═══ INFORMATION PROVIDED

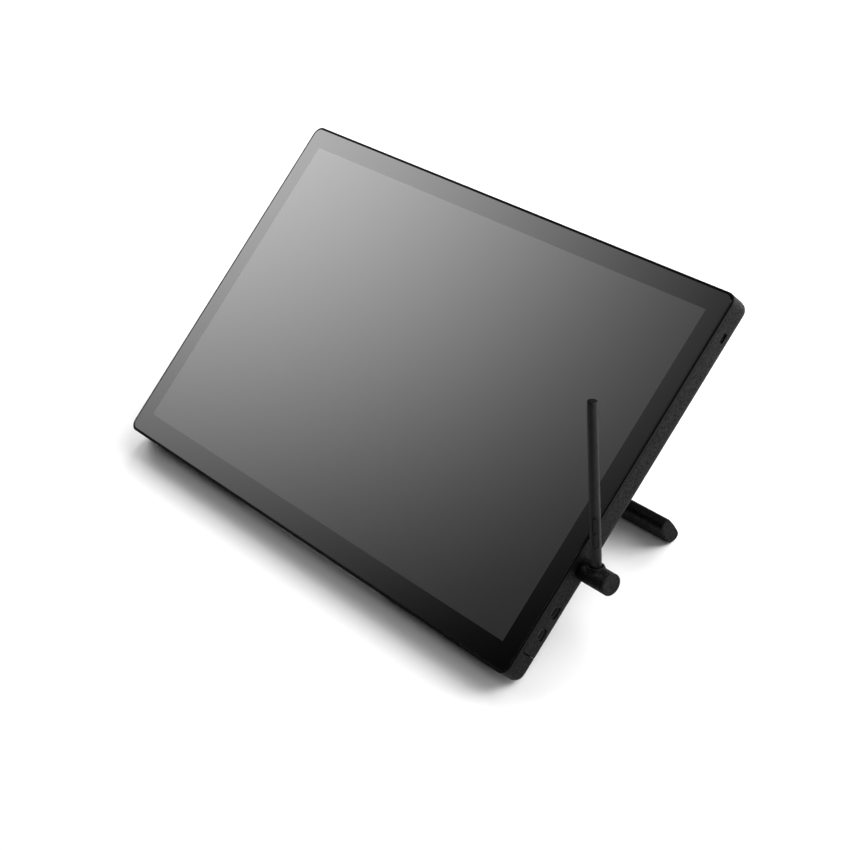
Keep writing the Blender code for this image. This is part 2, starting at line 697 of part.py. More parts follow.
def make_leg_tray(frame, side, name, plastic):
    """Open tray in the housing's back that the leg folds into."""
    inner = mirrored(fillet(pocket_corners(), 0.0020), side)
    outer = mirrored(fillet(grown(pocket_corners(), TRAY_WALL), 0.0028), side)
    mouth = BACK + GAP
    rings = [at(outer, POCKET_FLOOR + TRAY_WALL - 0.0001), at(outer, mouth), at(inner, mouth),
             at(inner, POCKET_FLOOR)]
    place("leg_tray_" + name, loft(bmesh.new(), rings), frame, plastic)


def make_hinge(frame, side, name, steel):
    """Bracket with two ears on the tray's floor, and the pin through them."""
    seat = POCKET_FLOOR - GAP
    web = 0.0012
    steps = 12
    angles = [pi + pi * k / steps for k in range(steps + 1)]
    outline = [(HINGE_Y + BARREL_R * cos(t), HINGE_Z + BARREL_R * sin(t)) for t in angles]
    outline += [(HINGE_Y + BARREL_R, seat), (HINGE_Y - BARREL_R, seat)]
    low, high = between(side, LEG_IN + 0.0010, ARM_OUT - 0.0010)
    bracket = place("hinge_bracket_" + name, prism(outline, low, high, "X"), frame, steel)
    room_low, room_high = between(side, BARREL_IN - 0.0005, BARREL_OUT + 0.0005)
    room = block((room_low, HINGE_Y - 0.01, HINGE_Z - 0.01),
                 (room_high, HINGE_Y + 0.01, seat - web))
    boolean(bracket, place("cut_bracket_room_" + name, room, frame, None, cutter=True))
    centre = (HINGE_Y, HINGE_Z)
    bore = rod(low - CUT_OVER, high + CUT_OVER, PIN_R + GAP, centre, "X", 20)
    boolean(bracket, place("cut_bracket_bore_" + name, bore, frame, None, cutter=True))

    low, high = between(side, LEG_IN + 0.0012, ARM_OUT - 0.0012)
    tip = 0.0003
    pin = [(low, 0), (low, PIN_R - tip), (low + tip, PIN_R), (high - tip, PIN_R),
           (high, PIN_R - tip), (high, 0)]
    place("hinge_pin_" + name, turned(pin, centre, "X", 20), frame, steel)


# Pen holder ------------------------------------------------------------------------
def nose_radius(h):
    """Outer radius of the pen's nose cone at height h."""
    t = (h - NOSE_TIP) / (NOSE_TOP - NOSE_TIP)
    return 0.00145 + (PEN_R - 0.00145) * t ** 0.8


def make_holder(frame, mats):
    pivot = empty("pen_holder_pivot", frame, (PEN_X, HOLDER_Y, HOLDER_Z), -PEN_LEAN)
    start = HOLDER_START - PEN_X
    end = HOLDER_END - HOLDER_CAP - GAP - PEN_X
    edge = 0.0006
    body = [(start, 0), (start, HOLDER_R - edge), (start + edge, HOLDER_R), (end, HOLDER_R), (end, 0)]
    holder = place("pen_holder", turned(body, (0, 0), "X", 40), pivot, mats["shell"])
    bore_low, bore_step, bore_top = -0.0066, 0.0020, 0.0140
    bore = [(bore_low, 0), (bore_low, 0.0046), (bore_step, 0.0046), (bore_step, 0.0064),
            (bore_top, 0.0064), (bore_top, 0)]
    bore = turned(bore, (0, 0), "Z", 28)
    boolean(holder, place("cut_holder_bore", bore, pivot, None, cutter=True))
    axle_room = rod(start - CUT_OVER, AXLE_END, AXLE_R + GAP, axis="X")
    boolean(holder, place("cut_holder_axle", axle_room, pivot, None, cutter=True))

    cone = [NOSE_TIP + (NOSE_TOP - NOSE_TIP) * k / 4 for k in range(5)]
    low = bore_low + GAP
    step = bore_step + GAP
    profile = [(low, 0), (low, 0.0043), (step, 0.0043), (step, 0.0061),
               (0.0092, 0.0061), (0.0096, 0.0057), (0.0092, 0.0050)]
    profile += [(h, nose_radius(h) + 0.00035) for h in reversed(cone)]
    profile += [(-0.0054, 0.0012), (-0.0054, 0)]
    place("holder_sleeve", turned(profile, (0, 0), "Z", 28), pivot, mats["rubber"])

    low, high = HOLDER_END - HOLDER_CAP - PEN_X, HOLDER_END - PEN_X
    groove = 0.0003
    cap = [(low, 0), (low, HOLDER_R), (high - edge, HOLDER_R), (high, HOLDER_R - edge),
           (high, 0.0074), (high - groove, 0.0072), (high - groove, 0.0069), (high, 0.0067),
           (high, 0)]
    place("holder_cap", turned(cap, (0, 0), "X", 40), pivot, mats["shell"])
    make_holder_axle(frame, mats)
    return pivot


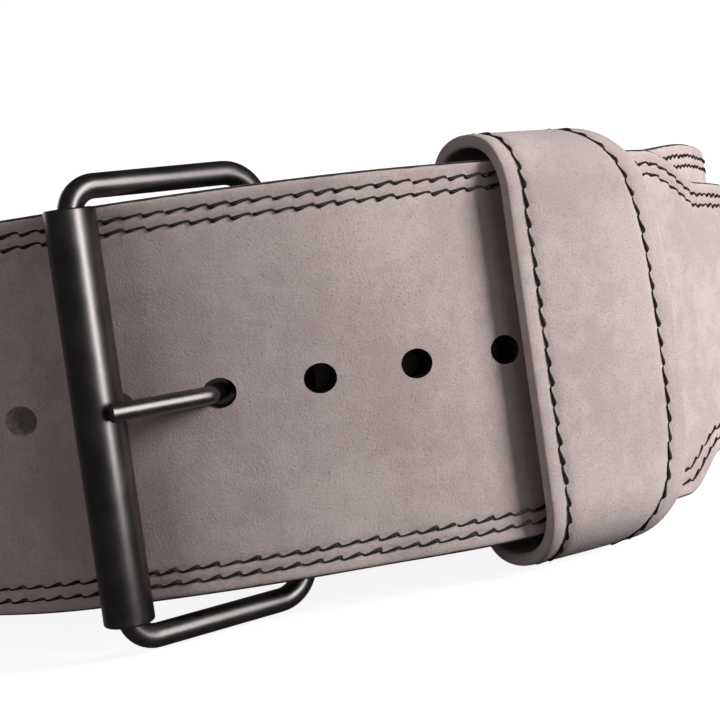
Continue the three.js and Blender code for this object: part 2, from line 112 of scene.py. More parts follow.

══════

> [WORK TO COMPLETE]: Reproduce the records in full, exactly as written.

> [EXERCISE ANSWER]:
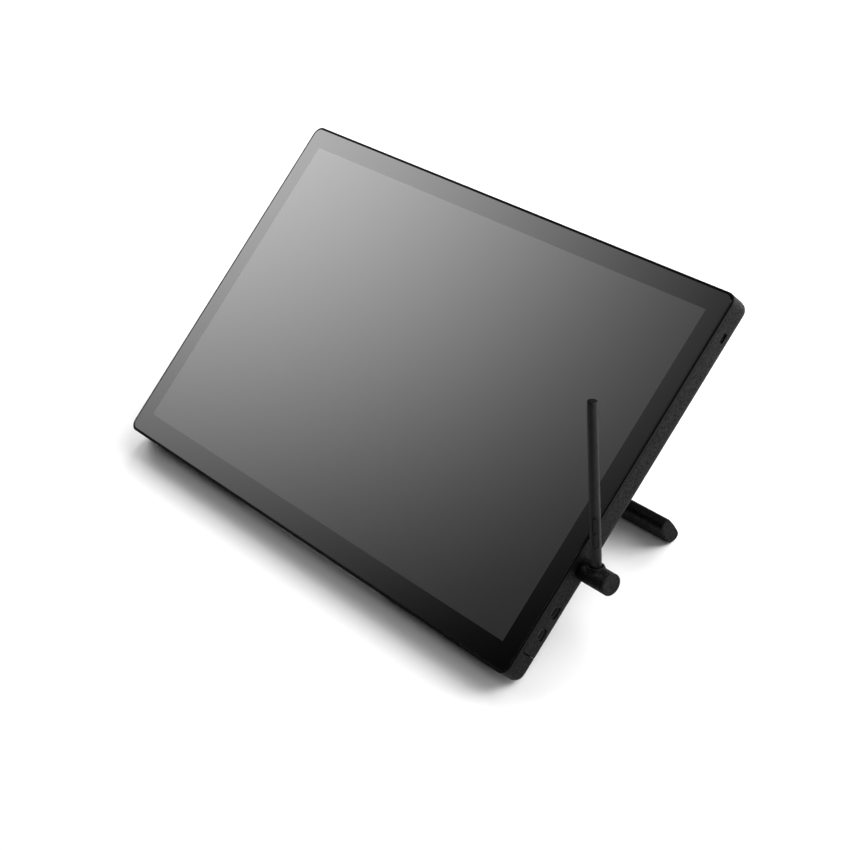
Keep writing the Blender code for this image. This is part 2, starting at line 697 of part.py. More parts follow.
def make_leg_tray(frame, side, name, plastic):
    """Open tray in the housing's back that the leg folds into."""
    inner = mirrored(fillet(pocket_corners(), 0.0020), side)
    outer = mirrored(fillet(grown(pocket_corners(), TRAY_WALL), 0.0028), side)
    mouth = BACK + GAP
    rings = [at(outer, POCKET_FLOOR + TRAY_WALL - 0.0001), at(outer, mouth), at(inner, mouth),
             at(inner, POCKET_FLOOR)]
    place("leg_tray_" + name, loft(bmesh.new(), rings), frame, plastic)


def make_hinge(frame, side, name, steel):
    """Bracket with two ears on the tray's floor, and the pin through them."""
    seat = POCKET_FLOOR - GAP
    web = 0.0012
    steps = 12
    angles = [pi + pi * k / steps for k in range(steps + 1)]
    outline = [(HINGE_Y + BARREL_R * cos(t), HINGE_Z + BARREL_R * sin(t)) for t in angles]
    outline += [(HINGE_Y + BARREL_R, seat), (HINGE_Y - BARREL_R, seat)]
    low, high = between(side, LEG_IN + 0.0010, ARM_OUT - 0.0010)
    bracket = place("hinge_bracket_" + name, prism(outline, low, high, "X"), frame, steel)
    room_low, room_high = between(side, BARREL_IN - 0.0005, BARREL_OUT + 0.0005)
    room = block((room_low, HINGE_Y - 0.01, HINGE_Z - 0.01),
                 (room_high, HINGE_Y + 0.01, seat - web))
    boolean(bracket, place("cut_bracket_room_" + name, room, frame, None, cutter=True))
    centre = (HINGE_Y, HINGE_Z)
    bore = rod(low - CUT_OVER, high + CUT_OVER, PIN_R + GAP, centre, "X", 20)
    boolean(bracket, place("cut_bracket_bore_" + name, bore, frame, None, cutter=True))

    low, high = between(side, LEG_IN + 0.0012, ARM_OUT - 0.0012)
    tip = 0.0003
    pin = [(low, 0), (low, PIN_R - tip), (low + tip, PIN_R), (high - tip, PIN_R),
           (high, PIN_R - tip), (high, 0)]
    place("hinge_pin_" + name, turned(pin, centre, "X", 20), frame, steel)


# Pen holder ------------------------------------------------------------------------
def nose_radius(h):
    """Outer radius of the pen's nose cone at height h."""
    t = (h - NOSE_TIP) / (NOSE_TOP - NOSE_TIP)
    return 0.00145 + (PEN_R - 0.00145) * t ** 0.8


def make_holder(frame, mats):
    pivot = empty("pen_holder_pivot", frame, (PEN_X, HOLDER_Y, HOLDER_Z), -PEN_LEAN)
    start = HOLDER_START - PEN_X
    end = HOLDER_END - HOLDER_CAP - GAP - PEN_X
    edge = 0.0006
    body = [(start, 0), (start, HOLDER_R - edge), (start + edge, HOLDER_R), (end, HOLDER_R), (end, 0)]
    holder = place("pen_holder", turned(body, (0, 0), "X", 40), pivot, mats["shell"])
    bore_low, bore_step, bore_top = -0.0066, 0.0020, 0.0140
    bore = [(bore_low, 0), (bore_low, 0.0046), (bore_step, 0.0046), (bore_step, 0.0064),
            (bore_top, 0.0064), (bore_top, 0)]
    bore = turned(bore, (0, 0), "Z", 28)
    boolean(holder, place("cut_holder_bore", bore, pivot, None, cutter=True))
    axle_room = rod(start - CUT_OVER, AXLE_END, AXLE_R + GAP, axis="X")
    boolean(holder, place("cut_holder_axle", axle_room, pivot, None, cutter=True))

    cone = [NOSE_TIP + (NOSE_TOP - NOSE_TIP) * k / 4 for k in range(5)]
    low = bore_low + GAP
    step = bore_step + GAP
    profile = [(low, 0), (low, 0.0043), (step, 0.0043), (step, 0.0061),
               (0.0092, 0.0061), (0.0096, 0.0057), (0.0092, 0.0050)]
    profile += [(h, nose_radius(h) + 0.00035) for h in reversed(cone)]
    profile += [(-0.0054, 0.0012), (-0.0054, 0)]
    place("holder_sleeve", turned(profile, (0, 0), "Z", 28), pivot, mats["rubber"])

    low, high = HOLDER_END - HOLDER_CAP - PEN_X, HOLDER_END - PEN_X
    groove = 0.0003
    cap = [(low, 0), (low, HOLDER_R), (high - edge, HOLDER_R), (high, HOLDER_R - edge),
           (high, 0.0074), (high - groove, 0.0072), (high - groove, 0.0069), (high, 0.0067),
           (high, 0)]
    place("holder_cap", turned(cap, (0, 0), "X", 40), pivot, mats["shell"])
    make_holder_axle(frame, mats)
    return pivot


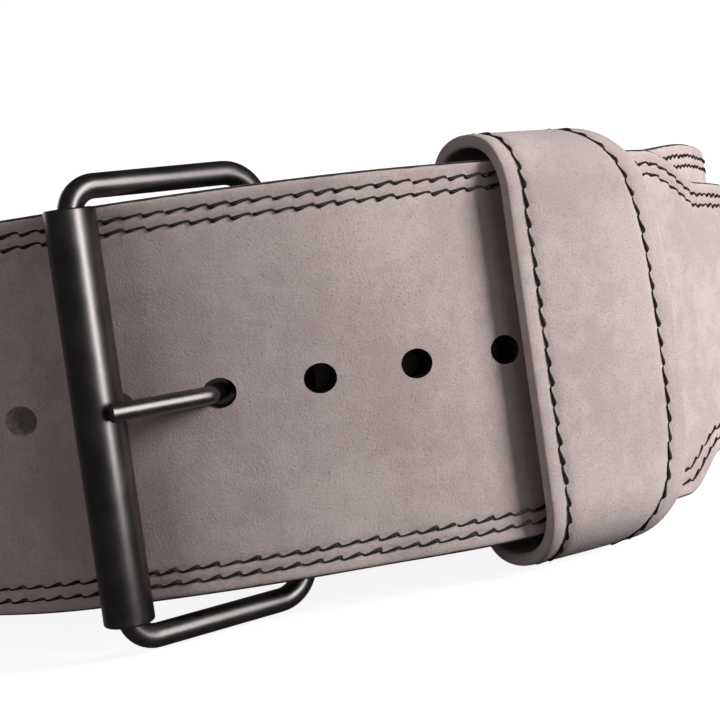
Continue the three.js and Blender code for this object: part 2, from line 112 of scene.py. More parts follow.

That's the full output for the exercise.